Rows from a 3D modeling dataset:
--- --- ---
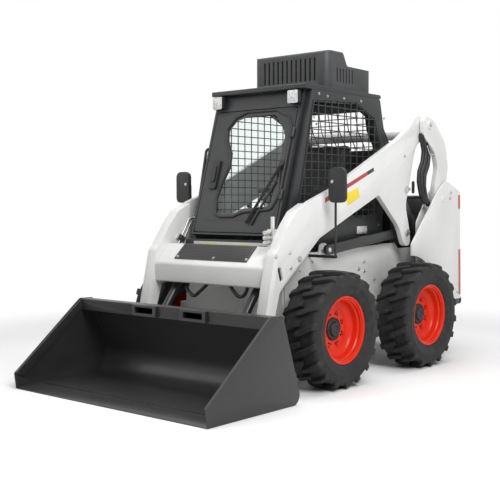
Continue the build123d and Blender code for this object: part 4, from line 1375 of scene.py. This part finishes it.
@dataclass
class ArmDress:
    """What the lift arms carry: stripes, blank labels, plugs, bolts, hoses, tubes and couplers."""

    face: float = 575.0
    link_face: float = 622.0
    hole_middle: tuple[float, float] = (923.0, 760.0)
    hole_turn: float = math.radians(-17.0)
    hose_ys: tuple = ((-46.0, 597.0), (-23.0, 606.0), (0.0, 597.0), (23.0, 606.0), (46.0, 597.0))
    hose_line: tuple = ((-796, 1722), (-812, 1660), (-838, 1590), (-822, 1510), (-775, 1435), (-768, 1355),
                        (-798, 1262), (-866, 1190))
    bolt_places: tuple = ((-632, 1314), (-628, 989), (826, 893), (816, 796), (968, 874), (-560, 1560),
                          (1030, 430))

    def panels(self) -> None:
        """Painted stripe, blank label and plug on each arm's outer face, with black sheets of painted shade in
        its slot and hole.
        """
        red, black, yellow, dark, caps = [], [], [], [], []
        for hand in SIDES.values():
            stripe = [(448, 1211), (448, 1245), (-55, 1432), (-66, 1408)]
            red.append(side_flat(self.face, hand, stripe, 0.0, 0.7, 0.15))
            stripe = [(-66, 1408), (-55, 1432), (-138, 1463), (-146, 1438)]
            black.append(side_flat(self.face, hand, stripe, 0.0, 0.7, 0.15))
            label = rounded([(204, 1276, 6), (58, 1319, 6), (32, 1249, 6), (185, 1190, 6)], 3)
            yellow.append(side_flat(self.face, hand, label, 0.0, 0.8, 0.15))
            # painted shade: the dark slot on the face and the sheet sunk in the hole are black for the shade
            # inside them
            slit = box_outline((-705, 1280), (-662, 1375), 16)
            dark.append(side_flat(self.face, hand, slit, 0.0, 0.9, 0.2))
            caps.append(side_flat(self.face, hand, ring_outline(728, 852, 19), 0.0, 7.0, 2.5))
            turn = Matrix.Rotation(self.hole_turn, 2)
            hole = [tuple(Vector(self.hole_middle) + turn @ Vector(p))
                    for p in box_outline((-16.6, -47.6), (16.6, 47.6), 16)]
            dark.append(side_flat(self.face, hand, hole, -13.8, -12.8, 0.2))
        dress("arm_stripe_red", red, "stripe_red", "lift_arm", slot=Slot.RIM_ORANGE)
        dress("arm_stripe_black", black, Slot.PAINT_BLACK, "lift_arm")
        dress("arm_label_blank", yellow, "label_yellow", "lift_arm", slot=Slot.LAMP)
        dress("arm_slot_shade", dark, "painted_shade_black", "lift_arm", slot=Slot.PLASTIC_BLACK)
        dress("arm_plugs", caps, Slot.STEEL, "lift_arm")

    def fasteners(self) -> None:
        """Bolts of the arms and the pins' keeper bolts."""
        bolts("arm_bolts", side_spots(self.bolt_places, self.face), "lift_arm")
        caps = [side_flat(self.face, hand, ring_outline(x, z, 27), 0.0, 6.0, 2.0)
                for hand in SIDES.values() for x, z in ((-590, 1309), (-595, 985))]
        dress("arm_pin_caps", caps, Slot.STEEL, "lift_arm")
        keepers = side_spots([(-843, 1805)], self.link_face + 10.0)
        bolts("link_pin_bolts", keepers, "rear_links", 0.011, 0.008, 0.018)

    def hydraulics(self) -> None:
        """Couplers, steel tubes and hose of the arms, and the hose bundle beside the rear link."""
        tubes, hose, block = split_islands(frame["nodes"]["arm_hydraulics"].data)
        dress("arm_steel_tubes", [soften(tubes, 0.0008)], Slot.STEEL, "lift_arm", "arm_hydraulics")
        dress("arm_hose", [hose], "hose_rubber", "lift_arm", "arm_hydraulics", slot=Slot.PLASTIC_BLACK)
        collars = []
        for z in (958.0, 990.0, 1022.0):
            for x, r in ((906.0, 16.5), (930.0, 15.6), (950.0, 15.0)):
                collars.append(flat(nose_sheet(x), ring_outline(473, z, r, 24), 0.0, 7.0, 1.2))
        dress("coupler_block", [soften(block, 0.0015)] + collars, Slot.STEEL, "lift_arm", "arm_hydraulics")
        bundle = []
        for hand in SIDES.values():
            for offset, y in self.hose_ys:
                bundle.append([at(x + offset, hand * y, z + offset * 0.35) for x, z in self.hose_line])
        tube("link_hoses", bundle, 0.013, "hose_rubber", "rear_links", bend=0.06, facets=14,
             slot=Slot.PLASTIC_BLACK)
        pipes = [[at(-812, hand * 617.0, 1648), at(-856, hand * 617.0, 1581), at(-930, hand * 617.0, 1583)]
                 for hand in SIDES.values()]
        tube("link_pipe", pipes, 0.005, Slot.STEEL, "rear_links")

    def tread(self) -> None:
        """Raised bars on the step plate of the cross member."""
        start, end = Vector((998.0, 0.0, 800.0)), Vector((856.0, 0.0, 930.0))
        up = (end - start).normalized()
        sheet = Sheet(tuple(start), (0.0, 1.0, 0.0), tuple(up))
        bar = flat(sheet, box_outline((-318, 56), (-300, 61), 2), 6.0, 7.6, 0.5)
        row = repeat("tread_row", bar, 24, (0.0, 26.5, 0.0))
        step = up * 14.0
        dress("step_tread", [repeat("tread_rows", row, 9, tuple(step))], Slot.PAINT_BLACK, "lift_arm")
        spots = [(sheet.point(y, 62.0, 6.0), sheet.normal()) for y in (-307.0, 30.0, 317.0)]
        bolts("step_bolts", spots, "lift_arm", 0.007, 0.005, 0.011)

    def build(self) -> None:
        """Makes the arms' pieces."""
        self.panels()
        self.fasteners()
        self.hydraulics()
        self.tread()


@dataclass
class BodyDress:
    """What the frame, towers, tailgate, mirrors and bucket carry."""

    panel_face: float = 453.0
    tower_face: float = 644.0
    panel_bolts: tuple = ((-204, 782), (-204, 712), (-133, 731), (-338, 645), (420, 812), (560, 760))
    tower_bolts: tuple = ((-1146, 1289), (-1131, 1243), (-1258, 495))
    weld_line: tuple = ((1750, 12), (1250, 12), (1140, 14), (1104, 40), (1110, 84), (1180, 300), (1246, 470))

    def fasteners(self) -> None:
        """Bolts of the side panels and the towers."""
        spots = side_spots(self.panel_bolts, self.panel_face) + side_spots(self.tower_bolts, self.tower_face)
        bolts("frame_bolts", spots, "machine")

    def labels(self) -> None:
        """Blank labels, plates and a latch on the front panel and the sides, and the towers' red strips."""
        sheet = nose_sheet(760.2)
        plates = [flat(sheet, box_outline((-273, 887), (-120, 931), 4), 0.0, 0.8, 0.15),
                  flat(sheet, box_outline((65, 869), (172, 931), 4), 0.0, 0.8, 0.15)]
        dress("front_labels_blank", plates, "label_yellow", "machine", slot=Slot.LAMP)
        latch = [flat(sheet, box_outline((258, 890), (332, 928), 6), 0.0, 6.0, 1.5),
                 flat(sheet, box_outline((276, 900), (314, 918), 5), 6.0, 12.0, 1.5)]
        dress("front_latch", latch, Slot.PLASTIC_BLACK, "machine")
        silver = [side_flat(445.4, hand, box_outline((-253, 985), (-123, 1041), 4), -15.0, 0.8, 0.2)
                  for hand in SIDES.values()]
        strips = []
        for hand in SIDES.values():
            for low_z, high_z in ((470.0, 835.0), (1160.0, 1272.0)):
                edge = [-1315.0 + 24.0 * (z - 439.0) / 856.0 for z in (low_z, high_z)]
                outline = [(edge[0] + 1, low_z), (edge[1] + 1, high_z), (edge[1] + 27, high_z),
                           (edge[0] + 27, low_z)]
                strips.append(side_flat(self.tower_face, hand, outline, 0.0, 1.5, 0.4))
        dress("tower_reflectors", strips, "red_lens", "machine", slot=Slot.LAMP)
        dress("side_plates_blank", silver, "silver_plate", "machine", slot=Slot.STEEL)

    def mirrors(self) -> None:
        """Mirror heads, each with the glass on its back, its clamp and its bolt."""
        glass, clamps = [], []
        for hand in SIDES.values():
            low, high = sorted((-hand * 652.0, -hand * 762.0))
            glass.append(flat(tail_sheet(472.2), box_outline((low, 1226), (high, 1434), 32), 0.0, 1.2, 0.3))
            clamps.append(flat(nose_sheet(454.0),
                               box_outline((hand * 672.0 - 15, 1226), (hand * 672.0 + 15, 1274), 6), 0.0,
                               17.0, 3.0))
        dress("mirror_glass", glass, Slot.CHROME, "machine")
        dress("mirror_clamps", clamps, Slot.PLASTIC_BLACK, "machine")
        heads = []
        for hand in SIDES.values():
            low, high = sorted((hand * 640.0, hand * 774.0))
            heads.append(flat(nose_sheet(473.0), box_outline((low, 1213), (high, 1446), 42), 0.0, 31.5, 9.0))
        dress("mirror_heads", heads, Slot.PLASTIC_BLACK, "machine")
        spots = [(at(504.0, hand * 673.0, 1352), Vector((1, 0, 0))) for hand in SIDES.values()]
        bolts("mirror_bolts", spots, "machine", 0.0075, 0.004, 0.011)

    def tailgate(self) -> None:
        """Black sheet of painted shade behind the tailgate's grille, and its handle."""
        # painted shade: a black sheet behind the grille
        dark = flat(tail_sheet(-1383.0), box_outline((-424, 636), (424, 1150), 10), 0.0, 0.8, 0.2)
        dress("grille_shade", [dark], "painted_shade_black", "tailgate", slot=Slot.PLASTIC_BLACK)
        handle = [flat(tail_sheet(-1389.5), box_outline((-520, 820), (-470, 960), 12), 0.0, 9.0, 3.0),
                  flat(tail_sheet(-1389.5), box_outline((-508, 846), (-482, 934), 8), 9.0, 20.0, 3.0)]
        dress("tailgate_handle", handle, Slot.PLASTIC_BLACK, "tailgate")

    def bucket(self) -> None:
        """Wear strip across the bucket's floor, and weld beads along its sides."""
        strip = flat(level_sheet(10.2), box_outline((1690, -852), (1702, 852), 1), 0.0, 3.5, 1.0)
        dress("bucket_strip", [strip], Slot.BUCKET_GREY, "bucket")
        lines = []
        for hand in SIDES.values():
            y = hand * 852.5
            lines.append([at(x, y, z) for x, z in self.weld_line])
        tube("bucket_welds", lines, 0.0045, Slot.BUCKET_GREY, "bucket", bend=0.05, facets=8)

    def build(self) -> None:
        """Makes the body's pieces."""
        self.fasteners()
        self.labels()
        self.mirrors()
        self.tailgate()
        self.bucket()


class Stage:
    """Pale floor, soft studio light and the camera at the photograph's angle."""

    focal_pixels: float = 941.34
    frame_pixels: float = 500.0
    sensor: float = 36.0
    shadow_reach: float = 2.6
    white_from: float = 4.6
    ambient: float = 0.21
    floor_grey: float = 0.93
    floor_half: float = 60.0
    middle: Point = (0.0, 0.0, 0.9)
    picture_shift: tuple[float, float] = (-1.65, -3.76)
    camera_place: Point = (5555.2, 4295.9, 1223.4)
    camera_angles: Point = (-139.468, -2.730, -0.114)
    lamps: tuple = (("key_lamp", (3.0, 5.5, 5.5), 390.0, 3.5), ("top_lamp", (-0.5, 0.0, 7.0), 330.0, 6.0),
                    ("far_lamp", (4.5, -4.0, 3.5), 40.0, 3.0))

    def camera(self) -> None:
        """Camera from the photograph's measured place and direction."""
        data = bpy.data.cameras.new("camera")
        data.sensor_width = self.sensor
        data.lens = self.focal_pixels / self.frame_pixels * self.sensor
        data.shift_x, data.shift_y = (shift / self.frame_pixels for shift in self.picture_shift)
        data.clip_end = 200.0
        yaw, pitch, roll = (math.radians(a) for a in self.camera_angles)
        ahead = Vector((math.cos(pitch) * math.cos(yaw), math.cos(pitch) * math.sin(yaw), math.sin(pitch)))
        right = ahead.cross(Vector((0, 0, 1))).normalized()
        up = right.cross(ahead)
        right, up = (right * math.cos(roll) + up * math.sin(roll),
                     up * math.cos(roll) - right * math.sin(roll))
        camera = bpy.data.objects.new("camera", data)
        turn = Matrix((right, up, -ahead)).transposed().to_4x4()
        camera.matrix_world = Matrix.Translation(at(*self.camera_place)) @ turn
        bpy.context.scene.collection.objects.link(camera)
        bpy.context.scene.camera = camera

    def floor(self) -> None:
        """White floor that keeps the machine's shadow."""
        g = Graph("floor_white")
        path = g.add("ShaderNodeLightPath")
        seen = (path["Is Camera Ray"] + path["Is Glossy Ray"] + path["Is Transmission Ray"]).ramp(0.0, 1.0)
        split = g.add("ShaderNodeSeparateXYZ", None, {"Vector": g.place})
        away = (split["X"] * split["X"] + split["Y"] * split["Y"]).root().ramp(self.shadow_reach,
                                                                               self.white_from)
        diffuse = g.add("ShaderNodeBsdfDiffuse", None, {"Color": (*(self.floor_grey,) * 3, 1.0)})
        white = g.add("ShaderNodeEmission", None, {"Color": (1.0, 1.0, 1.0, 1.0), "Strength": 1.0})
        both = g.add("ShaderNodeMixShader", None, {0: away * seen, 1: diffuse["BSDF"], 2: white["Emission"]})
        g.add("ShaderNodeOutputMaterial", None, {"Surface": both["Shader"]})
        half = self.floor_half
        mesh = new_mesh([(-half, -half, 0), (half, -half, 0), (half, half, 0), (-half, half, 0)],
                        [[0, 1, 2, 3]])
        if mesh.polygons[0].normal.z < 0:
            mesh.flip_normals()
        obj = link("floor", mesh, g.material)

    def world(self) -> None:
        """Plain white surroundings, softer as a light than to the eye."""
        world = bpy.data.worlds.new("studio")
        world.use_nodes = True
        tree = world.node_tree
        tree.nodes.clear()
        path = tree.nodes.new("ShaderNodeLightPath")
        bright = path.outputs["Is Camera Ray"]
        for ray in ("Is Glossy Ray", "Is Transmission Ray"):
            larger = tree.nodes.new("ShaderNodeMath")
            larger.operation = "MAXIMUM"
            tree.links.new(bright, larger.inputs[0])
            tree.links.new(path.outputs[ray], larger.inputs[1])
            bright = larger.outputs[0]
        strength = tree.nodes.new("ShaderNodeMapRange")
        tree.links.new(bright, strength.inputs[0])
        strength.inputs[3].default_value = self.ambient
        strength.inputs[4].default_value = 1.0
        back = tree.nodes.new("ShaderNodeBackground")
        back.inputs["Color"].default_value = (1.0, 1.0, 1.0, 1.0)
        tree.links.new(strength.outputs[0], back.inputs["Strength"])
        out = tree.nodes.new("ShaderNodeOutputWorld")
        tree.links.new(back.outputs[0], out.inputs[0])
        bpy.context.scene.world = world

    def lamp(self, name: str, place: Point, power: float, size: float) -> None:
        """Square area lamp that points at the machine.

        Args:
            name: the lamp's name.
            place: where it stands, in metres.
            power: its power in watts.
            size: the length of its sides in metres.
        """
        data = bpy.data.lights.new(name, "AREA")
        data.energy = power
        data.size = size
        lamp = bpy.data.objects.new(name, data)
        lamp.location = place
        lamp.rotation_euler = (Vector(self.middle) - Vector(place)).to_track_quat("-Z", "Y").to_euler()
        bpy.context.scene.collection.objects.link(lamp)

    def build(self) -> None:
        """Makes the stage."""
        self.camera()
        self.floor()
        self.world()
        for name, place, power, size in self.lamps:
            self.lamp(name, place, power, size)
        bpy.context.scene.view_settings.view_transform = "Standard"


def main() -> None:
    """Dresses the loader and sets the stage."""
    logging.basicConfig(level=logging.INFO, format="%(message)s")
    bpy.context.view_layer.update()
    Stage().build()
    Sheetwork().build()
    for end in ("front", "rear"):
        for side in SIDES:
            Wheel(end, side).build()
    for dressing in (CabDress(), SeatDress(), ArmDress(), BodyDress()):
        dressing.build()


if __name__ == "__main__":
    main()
--- --- ---
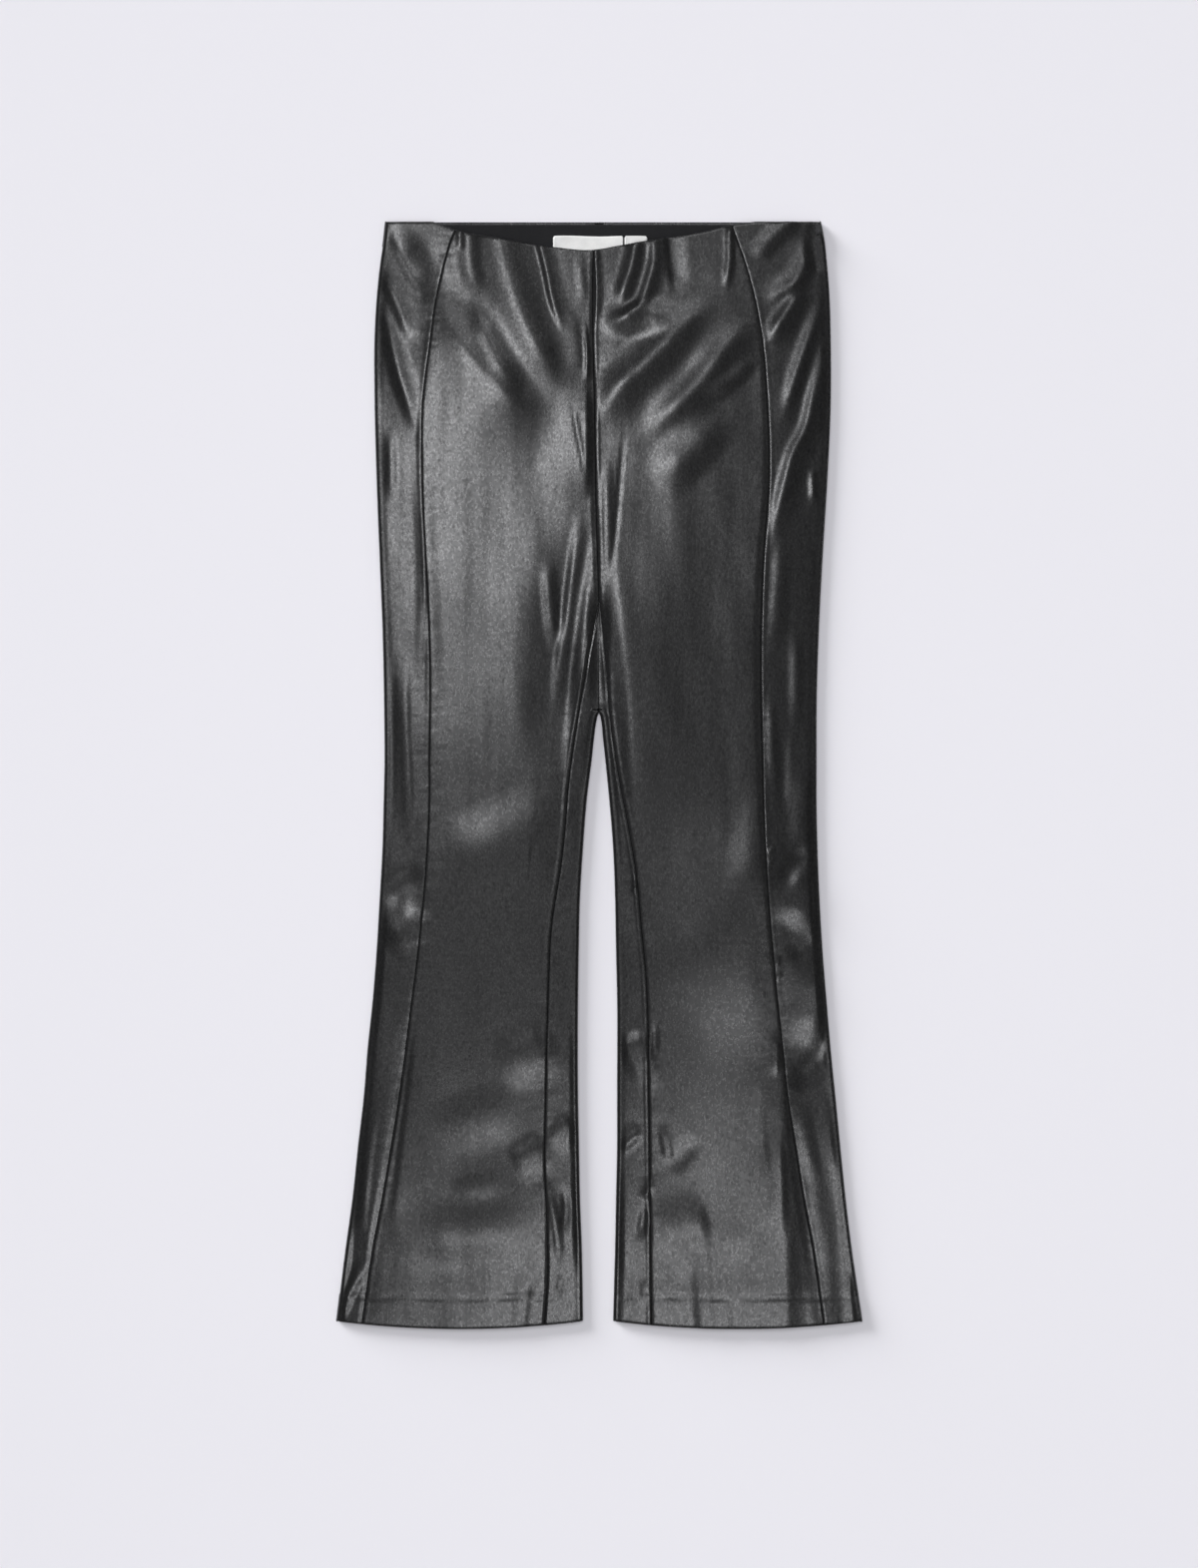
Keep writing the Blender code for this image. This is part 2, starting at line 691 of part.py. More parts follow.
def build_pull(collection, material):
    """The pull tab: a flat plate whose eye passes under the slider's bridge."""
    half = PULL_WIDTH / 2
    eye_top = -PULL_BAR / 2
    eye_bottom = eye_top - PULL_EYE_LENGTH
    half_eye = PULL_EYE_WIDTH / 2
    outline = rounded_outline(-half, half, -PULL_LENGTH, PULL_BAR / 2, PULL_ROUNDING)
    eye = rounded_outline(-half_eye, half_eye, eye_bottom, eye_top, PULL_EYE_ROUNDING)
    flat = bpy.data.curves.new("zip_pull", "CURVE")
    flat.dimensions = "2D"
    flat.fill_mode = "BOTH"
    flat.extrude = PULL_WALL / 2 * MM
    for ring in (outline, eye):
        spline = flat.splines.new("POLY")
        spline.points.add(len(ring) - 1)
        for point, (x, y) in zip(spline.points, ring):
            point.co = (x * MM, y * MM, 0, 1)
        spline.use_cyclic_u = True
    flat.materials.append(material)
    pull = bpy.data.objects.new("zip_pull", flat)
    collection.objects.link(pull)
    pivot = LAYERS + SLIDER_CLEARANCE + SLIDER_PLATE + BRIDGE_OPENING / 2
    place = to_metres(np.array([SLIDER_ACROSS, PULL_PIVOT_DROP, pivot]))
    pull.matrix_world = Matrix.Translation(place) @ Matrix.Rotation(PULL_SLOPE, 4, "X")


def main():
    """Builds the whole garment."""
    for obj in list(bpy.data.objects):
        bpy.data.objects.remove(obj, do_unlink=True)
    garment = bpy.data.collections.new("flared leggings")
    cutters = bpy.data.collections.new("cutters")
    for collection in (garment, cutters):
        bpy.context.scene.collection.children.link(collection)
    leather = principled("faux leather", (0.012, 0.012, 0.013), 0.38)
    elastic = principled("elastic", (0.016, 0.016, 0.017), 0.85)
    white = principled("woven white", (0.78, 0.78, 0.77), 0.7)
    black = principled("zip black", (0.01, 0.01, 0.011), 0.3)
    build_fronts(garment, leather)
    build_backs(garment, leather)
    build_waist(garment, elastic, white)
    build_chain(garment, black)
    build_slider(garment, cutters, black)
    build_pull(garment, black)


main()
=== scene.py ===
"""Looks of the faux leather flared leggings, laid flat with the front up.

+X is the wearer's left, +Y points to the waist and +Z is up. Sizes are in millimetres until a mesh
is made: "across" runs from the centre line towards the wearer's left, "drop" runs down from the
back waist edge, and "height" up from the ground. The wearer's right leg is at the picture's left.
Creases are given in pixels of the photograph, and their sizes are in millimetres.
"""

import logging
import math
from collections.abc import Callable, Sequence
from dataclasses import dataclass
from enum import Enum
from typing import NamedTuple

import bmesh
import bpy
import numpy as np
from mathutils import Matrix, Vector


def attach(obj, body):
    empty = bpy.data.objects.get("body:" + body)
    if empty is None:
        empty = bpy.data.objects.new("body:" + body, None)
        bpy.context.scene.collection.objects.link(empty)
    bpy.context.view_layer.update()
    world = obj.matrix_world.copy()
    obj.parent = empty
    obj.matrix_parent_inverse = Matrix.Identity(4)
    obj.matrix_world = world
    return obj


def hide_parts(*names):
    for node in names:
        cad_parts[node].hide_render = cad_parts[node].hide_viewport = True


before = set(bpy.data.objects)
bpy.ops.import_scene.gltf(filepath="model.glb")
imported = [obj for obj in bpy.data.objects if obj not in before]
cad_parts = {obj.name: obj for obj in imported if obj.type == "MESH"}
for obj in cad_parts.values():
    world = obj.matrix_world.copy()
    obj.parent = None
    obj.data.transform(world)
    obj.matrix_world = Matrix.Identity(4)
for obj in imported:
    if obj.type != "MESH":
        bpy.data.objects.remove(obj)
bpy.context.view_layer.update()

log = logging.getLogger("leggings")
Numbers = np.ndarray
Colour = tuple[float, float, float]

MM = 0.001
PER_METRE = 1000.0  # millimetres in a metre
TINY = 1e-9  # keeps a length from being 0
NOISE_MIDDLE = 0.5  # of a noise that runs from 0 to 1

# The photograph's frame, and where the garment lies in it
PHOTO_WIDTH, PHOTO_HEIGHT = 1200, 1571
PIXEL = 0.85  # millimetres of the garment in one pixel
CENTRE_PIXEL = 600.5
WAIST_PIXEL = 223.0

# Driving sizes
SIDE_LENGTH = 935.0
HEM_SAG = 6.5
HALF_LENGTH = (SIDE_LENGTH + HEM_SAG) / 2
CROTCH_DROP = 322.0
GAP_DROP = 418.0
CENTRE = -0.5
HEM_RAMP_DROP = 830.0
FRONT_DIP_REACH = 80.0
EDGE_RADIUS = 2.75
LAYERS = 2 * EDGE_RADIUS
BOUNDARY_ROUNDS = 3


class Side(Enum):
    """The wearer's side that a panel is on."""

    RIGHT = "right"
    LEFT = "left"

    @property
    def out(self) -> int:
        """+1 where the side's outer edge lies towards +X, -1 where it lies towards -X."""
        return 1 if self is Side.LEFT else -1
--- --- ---
Problem statement: In the listing above, find the line with "before = set(bpy.data.objects)" and the line with "Colour = tuple[float, float, float]". Output those two lines and every line between them, exactly as written.

Task answer:
before = set(bpy.data.objects)
bpy.ops.import_scene.gltf(filepath="model.glb")
imported = [obj for obj in bpy.data.objects if obj not in before]
cad_parts = {obj.name: obj for obj in imported if obj.type == "MESH"}
for obj in cad_parts.values():
    world = obj.matrix_world.copy()
    obj.parent = None
    obj.data.transform(world)
    obj.matrix_world = Matrix.Identity(4)
for obj in imported:
    if obj.type != "MESH":
        bpy.data.objects.remove(obj)
bpy.context.view_layer.update()

log = logging.getLogger("leggings")
Numbers = np.ndarray
Colour = tuple[float, float, float]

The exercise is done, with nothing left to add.